В 1861 году нижегородский владыка Нектарий приехал в Дивеево, чтобы поставить вместо избранной и любимой большинством сестер игуменьи Елисаветы (Марии) выдвиженку Иоасафа сестру Лукерью. Владыка обошел монастырь и, между прочим, заглянул в келью к Пелагее и Анне. На его вопрос , как ему следует поступать, Пелагея ответила: «Напрасно, владыка, напрасно ты хлопочешь! Старую мать не выдадут!» Но, видя, что епископ остается пока при своем мнении, блаженная вдруг вскочила и, как говорит житие, «начала воевать» – она схватила палку и стала все крушить вокруг себя.
Это был такой своеобразный протест. Сродни нынешним пикетам или голодовкам.
В монастыре жила еще одна юродивая – Прасковья Семеновна. Когда мимо окон ее кельи проходил владыка Нектарий с сестрой Лукерьей, она выбила стекла и на весь монастырь закричала: «Второй Серафим, Пелагея Ивановна! Помогай мне воевать! Наталья косматая! Евдокия глухенькая! Помогайте мне! Стойте за истинную правду! Николай чудотворец, угодник Христов, помогай за правду!»
Как могут протестовать против несправедливости люди, у которых нет ни самых малых средств для протеста? Блаженные крушат все, что на глаза попадается, причем не щадят самих себя, даже, прежде всего, самих себя – режут в кровь и убивают досиня собственные члены. На войне как на войне.
Но, кроме демонстративных погромов, Пелагея решилась еще и на индивидуальный террор. Она где-то подкараулила владыку Нектария и ударила его по лицу. К чести своей, епископ отреагировал на нападение истинно по-христиански – он поворотился к блаженной небитой щекой и смиренно проговорил: «Что же, бей и по другой, раба Божия…» Пелагея ответила: «Будет с тебя и одной». Согласимся, ответ далеко не безумного человека.

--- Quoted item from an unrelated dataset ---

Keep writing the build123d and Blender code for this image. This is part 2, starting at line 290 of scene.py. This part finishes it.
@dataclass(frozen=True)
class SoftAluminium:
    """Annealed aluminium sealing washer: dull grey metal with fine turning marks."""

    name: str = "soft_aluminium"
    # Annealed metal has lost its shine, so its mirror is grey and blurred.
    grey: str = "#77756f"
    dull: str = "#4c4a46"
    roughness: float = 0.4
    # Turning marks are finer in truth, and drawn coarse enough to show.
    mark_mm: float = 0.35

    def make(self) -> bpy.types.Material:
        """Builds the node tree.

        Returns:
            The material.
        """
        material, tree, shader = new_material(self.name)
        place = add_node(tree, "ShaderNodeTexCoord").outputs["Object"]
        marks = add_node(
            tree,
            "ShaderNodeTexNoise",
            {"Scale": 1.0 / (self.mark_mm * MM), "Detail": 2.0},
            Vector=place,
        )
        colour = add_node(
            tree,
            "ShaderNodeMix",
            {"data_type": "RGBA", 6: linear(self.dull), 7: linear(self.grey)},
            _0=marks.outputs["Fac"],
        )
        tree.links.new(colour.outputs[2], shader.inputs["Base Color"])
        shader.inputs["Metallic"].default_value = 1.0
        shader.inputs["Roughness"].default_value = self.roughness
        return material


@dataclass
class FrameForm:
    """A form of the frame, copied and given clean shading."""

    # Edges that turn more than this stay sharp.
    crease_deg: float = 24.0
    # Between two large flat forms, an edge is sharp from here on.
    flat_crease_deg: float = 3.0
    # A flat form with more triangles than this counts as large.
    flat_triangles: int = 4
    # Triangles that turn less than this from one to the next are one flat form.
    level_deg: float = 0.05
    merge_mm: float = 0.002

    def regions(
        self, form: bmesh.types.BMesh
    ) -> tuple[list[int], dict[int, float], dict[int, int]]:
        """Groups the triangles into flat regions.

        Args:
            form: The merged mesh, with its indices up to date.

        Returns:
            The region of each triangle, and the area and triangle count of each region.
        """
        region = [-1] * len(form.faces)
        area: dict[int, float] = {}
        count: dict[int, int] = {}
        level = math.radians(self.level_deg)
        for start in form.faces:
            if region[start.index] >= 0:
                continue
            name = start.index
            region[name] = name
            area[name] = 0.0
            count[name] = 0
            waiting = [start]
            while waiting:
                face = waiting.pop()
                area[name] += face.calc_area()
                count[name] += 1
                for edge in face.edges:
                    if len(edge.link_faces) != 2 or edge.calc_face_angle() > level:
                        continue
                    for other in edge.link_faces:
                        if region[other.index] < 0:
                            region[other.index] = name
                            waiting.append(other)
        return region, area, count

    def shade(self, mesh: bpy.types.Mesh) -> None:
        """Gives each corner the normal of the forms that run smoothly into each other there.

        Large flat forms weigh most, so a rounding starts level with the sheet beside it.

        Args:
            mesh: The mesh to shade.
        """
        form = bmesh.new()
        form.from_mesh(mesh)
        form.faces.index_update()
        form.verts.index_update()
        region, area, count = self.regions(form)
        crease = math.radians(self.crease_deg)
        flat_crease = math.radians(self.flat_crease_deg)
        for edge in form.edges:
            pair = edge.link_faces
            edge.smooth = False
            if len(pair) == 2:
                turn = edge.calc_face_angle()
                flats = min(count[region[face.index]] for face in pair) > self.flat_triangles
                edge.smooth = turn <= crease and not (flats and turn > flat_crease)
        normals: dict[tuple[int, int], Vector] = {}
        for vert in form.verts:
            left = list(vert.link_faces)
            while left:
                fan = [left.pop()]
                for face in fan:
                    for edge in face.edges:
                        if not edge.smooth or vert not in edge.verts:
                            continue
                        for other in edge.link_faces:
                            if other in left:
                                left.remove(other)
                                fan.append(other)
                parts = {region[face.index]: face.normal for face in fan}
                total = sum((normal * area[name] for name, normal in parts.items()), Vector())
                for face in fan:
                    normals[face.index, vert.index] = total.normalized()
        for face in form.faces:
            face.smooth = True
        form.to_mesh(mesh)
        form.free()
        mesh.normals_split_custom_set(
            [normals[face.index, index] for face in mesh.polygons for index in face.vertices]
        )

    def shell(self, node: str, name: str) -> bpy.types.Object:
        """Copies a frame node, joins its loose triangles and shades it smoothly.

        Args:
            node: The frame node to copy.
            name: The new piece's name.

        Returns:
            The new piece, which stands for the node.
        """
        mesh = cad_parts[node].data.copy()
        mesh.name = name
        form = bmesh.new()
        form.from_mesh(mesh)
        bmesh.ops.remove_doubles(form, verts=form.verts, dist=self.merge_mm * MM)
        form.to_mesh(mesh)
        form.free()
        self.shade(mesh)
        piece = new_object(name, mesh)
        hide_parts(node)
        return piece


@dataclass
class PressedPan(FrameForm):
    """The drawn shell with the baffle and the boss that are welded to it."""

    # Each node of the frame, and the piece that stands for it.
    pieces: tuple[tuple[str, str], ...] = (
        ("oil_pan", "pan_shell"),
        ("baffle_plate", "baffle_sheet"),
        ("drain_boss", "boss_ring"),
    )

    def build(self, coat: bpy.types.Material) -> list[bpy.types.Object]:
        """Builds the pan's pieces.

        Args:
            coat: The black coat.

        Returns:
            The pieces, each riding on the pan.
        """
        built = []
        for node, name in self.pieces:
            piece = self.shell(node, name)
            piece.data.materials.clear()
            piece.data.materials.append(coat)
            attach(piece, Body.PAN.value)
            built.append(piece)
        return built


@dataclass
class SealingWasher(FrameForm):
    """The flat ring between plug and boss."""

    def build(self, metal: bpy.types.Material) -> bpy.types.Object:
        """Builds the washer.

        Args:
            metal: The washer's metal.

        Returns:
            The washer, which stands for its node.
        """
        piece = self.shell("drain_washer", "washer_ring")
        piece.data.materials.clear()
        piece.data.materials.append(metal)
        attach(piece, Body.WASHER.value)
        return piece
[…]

Слух об этом происшествии дошел до самого митрополита Филарета. И вот что святитель затем писал: «Неправильное избрание Гликерии подтвердилось. Иоасаф открылся самым нелепым человеком. В общине сестер простых и скромных постепенно собрал себе партию, главой которой теперь Гликерия, и произвел разделения и смуты… После избрания Гликерии одна живущая в Дивееве и уважаемая всеми юродивая при народе ударила преосвященного Нектария в щеку».

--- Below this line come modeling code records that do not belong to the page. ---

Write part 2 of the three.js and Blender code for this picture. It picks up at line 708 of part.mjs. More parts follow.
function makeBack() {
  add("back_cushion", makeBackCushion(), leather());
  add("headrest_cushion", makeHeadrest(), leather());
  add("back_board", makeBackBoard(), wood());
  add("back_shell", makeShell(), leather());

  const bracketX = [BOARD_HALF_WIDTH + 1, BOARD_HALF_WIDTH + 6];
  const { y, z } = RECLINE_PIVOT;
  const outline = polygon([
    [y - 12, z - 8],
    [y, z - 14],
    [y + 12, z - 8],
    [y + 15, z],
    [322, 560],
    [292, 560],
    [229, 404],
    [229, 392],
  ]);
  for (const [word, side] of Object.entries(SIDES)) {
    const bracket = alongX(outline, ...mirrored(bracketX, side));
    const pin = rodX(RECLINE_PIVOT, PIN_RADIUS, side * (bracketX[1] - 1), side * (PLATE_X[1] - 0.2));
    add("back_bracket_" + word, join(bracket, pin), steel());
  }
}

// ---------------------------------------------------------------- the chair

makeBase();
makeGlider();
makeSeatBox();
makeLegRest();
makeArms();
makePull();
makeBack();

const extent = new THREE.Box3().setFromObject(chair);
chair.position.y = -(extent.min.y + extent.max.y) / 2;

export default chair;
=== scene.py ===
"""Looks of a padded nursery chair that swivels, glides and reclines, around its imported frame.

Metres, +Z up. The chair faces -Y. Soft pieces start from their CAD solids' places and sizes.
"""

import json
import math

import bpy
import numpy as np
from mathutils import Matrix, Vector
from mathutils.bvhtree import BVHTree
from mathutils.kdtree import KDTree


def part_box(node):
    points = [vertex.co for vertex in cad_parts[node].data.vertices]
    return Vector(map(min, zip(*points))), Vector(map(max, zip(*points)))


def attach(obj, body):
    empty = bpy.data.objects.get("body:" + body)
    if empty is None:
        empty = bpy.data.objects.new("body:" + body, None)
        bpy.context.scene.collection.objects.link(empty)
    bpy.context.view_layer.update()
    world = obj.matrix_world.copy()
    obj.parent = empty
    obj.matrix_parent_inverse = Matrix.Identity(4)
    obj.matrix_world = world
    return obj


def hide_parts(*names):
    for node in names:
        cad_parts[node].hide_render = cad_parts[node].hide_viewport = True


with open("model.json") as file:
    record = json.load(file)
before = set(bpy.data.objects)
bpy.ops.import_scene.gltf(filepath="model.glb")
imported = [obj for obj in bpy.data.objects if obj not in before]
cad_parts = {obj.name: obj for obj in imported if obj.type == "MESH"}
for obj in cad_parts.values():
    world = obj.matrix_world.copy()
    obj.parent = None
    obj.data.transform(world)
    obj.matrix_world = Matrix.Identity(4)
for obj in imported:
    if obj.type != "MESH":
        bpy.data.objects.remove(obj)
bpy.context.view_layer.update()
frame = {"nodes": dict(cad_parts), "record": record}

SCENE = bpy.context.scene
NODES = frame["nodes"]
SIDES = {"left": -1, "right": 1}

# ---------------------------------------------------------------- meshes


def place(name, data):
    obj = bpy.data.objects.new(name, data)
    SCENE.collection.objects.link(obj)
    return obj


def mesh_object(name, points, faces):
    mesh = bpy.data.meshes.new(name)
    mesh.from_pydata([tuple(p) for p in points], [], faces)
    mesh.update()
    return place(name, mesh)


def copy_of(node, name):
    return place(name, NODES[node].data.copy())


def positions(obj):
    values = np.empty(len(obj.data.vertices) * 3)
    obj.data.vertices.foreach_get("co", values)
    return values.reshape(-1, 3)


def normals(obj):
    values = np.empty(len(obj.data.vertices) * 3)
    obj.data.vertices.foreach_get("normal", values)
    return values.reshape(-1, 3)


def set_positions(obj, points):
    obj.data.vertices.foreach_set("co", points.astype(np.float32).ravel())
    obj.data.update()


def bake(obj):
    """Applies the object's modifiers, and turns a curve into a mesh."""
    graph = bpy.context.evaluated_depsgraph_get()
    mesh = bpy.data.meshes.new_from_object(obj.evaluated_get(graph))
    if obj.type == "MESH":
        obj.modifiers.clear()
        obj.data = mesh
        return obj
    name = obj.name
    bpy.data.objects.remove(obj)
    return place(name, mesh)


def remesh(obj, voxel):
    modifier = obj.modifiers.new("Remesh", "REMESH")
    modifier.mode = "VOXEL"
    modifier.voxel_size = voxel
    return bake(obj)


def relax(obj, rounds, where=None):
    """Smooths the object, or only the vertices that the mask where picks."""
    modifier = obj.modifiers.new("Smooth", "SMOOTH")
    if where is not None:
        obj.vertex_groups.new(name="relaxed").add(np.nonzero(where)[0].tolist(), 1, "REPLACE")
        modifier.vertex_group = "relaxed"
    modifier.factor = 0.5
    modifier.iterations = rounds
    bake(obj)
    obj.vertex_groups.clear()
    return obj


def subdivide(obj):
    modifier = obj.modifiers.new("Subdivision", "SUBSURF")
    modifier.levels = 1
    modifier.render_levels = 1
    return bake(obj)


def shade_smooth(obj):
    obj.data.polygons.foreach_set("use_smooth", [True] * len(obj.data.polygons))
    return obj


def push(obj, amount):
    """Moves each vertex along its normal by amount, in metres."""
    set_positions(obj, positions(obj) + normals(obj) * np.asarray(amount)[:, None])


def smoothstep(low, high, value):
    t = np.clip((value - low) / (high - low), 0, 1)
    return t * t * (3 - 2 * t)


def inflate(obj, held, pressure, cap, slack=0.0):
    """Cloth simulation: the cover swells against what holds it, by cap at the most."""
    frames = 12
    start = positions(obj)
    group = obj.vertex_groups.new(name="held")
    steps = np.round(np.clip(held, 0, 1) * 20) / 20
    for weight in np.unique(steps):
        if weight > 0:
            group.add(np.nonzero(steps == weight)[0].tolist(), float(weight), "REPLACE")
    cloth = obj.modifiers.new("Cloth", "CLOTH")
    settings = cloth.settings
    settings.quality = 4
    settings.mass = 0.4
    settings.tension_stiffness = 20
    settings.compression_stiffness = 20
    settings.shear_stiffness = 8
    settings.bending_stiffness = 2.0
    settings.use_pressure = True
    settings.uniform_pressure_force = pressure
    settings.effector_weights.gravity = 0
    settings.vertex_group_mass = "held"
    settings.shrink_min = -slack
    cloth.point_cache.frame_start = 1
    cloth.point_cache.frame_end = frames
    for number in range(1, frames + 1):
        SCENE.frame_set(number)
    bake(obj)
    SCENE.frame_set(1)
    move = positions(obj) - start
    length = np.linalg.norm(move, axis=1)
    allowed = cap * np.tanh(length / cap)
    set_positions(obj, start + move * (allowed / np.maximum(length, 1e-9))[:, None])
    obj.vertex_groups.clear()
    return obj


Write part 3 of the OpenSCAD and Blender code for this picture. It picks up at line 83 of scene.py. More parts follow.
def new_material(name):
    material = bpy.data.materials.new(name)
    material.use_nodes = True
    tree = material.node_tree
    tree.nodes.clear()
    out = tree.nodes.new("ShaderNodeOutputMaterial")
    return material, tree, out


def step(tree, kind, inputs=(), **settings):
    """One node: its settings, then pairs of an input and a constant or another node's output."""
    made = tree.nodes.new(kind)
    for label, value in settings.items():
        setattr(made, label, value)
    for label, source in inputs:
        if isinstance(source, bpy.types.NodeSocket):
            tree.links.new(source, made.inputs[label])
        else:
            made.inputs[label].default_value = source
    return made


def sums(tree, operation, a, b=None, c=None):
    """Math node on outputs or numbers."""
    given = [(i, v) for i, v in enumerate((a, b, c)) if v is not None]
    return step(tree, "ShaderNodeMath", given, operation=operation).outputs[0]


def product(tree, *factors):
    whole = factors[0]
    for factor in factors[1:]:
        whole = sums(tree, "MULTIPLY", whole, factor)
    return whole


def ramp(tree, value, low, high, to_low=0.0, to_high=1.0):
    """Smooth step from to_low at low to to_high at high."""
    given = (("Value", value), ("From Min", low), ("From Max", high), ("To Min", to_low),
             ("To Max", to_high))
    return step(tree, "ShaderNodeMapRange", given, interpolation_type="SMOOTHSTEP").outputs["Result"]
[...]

Выиграли юродивые свою войну.
Снова предоставим слово монахине Анне. Вот что она пишет: «Ну, с тех пор, как возвратили нам матушку-то Елизавету Алексеевну, все по-прежнему стало у нас спокойно; перестала озорничать и моя Пелагея Ивановна. Вместо камней да палок с матушкинова игуменства цветы полюбила, цветами заниматься стала. Сидит ли, ходит ли, сама, знай, их перебирает; и сколько, бывало, ей нанесут их! Целые пуки. Всю-то келлию затравнят ими. Тут вот она и бегать почти перестала, все большее в келлии, бывало, сидит. Любимое ее место было на самом-то ходу между трех дверей, на полу, на войлоч-ке у печки. Повесила тут батюшки Серафима портрет, да матушкин; с ними, бывало, все и ночью-то разговоры ведет да цветов им дает.

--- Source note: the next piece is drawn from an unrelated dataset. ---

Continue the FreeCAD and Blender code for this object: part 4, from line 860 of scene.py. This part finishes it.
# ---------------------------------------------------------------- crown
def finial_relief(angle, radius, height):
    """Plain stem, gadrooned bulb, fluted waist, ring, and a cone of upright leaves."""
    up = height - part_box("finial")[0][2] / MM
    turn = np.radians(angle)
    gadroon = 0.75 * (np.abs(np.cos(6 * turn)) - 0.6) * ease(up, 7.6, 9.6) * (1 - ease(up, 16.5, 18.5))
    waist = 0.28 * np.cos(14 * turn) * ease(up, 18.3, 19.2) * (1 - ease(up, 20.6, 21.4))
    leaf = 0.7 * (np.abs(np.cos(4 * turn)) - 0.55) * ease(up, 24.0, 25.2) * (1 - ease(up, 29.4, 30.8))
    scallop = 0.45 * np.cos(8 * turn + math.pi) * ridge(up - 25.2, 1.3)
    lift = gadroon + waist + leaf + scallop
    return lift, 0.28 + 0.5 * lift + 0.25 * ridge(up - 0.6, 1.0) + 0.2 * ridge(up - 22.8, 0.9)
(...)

Спать она почти не спала; разве так, сидя тут же или лежа, немного задремлет, а ночью, случалось, посмотришь, ее уж и нет: уйдет, бывало, и стоит где-нибудь в обители, невзирая ни на дождь, ни на стужу, обратясь к востоку, – полагать надо, молится. Больна никогда не бывала».
А вот фрагмент воспоминаний духовного сына блаженной Пелагеи художника М. П. Петрова, неоднократно бывавшего в монастыре: «Та цепь железная, которой некогда приковывал ее муж и которую она принесла с собой в Дивеево, служила и теперь ей подчас веригами, а подчас изголовьем. Спала она и сидела всегда на полу, и непременно около входной двери в келью, так что проходящие нередко наступали на нее или обливали ее водой, что, видимо, доставляло ей удовольствие. Как только все в келлиях улягутся на ночь спать, Пелагея Ивановна, тоже притворявшаяся, что ложится спать, вставала, становилась на молитву и молилась почти всегда до утра, тихо плакала и вздыхала на молитве и иногда в восторге духовном громко восклицала, чем и будила бывшую около нее келейницу Анну Герасимовну, причем притворялась спавшей и восклицавшей во сне. Пищу принимала умеренно и питалась преимущественно черным хлебом, который носила всегда за пазухой и из которого катала шарики. Эти шарики служили ей вместо четок при совершении молитвы Иисусовой. И это было почти постоянным ее занятием. Ногтей Пелагея Ивановна никогда не обрезала и никогда не ходила в баню. Вообще, тело свое видимо истязала и угнетала».